6) Half-time read - the fastest way to avoid derby mistakes​

Derbies often lie pre-match because the narrative is loud. They tell the truth once you see the shape of the match.

At half-time, you are not asking “who wanted it more?” You are asking what type of derby this actually is today.
Is it friction and stoppages, or tension and control?
Are the chances clean, or are you counting blocks, hopeful shots, and corners that never become real danger?
Is the referee controlling temperature early, or letting it boil?
Did a booking change behaviour - a fullback sitting off, a midfielder afraid to tackle, a striker stopped pressing?

If reality does not match your pre-match story, do not force a bet just to be involved.

7) Derby checklist​

  • Rivalry type: hate / respect / mismatch
  • Expected tempo: chaotic transitions or cautious control
  • Ref profile: strict on cards or lets contact go
  • Key duel: which matchup creates repeated fouls or repeated chances
  • Team news: any rotation in the spine (GK-CB-DM) or vulnerable fullbacks
  • Schedule: short rest can increase late mistakes and frustration cards
  • Price check: am I paying extra because this is a derby narrative?
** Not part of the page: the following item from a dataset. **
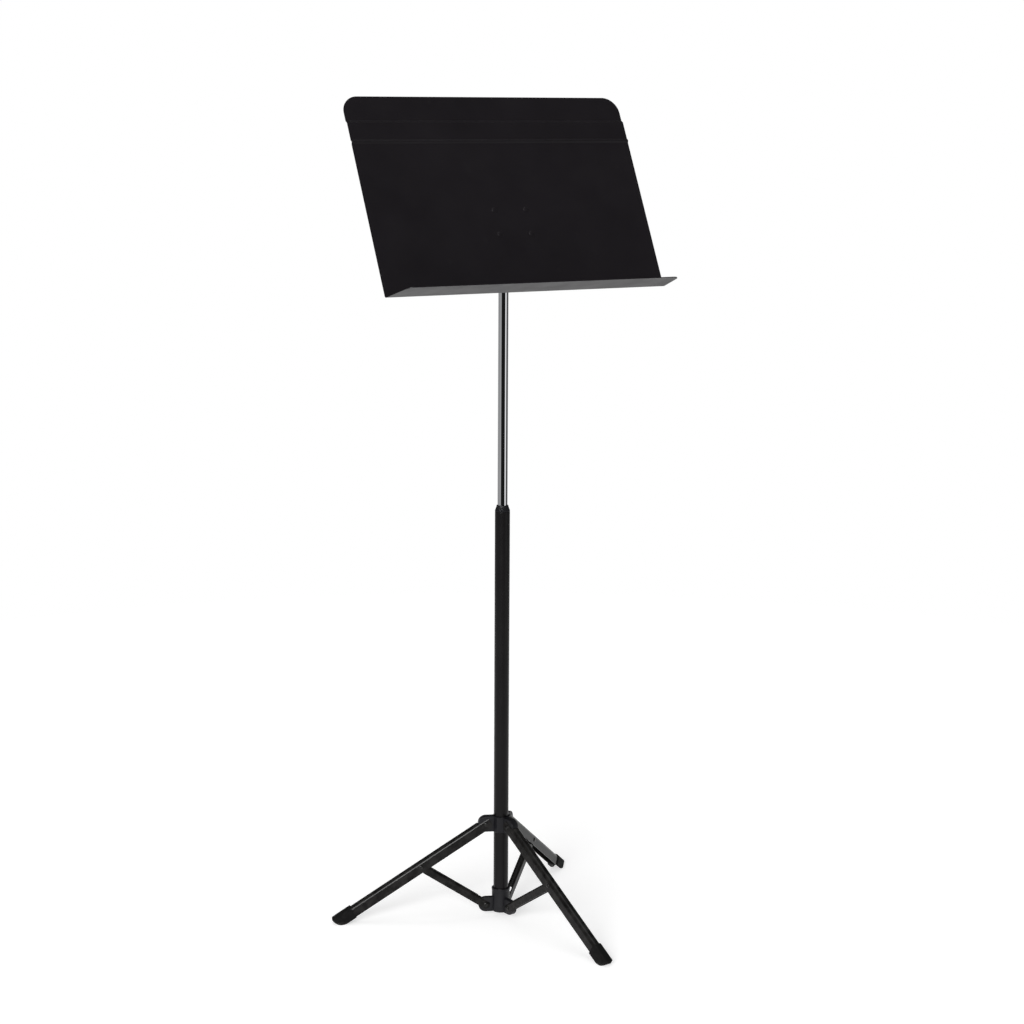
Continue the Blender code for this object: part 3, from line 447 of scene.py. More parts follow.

8) Traps that destroy derby bets​

  • Betting cards without checking ref style
  • Betting overs because “derby chaos” while both teams are actually cautious
  • Betting unders while both teams have real transition weapons
  • Backing the underdog “for emotion” with no tactical route to chances
  • Chasing live lines after one big tackle or one crowd roar
  • Stacking correlated bets because the game feels intense

FAQ (quick answers)​

1) Are derbies always higher scoring?
No. Some are tense and cautious, some are chaotic, and many flip on the first goal. Treat each rivalry as its own match environment.

2) Are cards the safest derby bet?
Often they are the most logical, but only when ref profile and matchup support it. Cards without ref context is just a story.

3) Do underdogs really “try harder” in derbies?
Sometimes intensity rises, but intensity does not fix tactical problems. You still need a clear route to chances.